4. Drawing conclusions
Now we need to remember that when we’re doing hypothesis testing, all we’re doing is trying to test the null hypothesis. That does not mean that a null result means that there was no effect at all. All that that means is that we cannot accept or reject the hypothesis. We’re saying that this was too random for us to say whether this is true or not.
Now 95% confidence interval is being able to accept or reject the hypothesis, and we’re saying our data is not noise. When it’s less than 95% confidence, like this one over here, we can’t claim that we learned something the way that we would with a scientific test, but we could still say we have some pretty strong evidence that this would produce a positive effect on these pages.
The advantages of testing
Now when we talk to our clients about this, it’s because we’re aiming really here to give a competitive advantage over other people in their verticals. Now the main advantage of testing is to avoid those negative changes.

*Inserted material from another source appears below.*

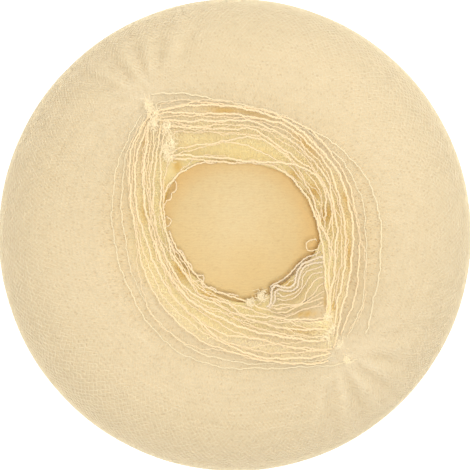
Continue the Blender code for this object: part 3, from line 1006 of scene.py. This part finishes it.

We want to just make sure that changes we’re making are not really plummeting traffic, and we see that a lot. At Distilled, we call that a dodged bullet.
Now this is something I hope that you can bring into your work and to be able to use with your clients or with your own website. Hopefully, you can start formulating hypotheses, and even if you can’t deploy something like ODN, you can still use your GA data to try and get a better idea if changes that you’re making are helping or hurting your traffic. That’s all that I have for you today. Thank you.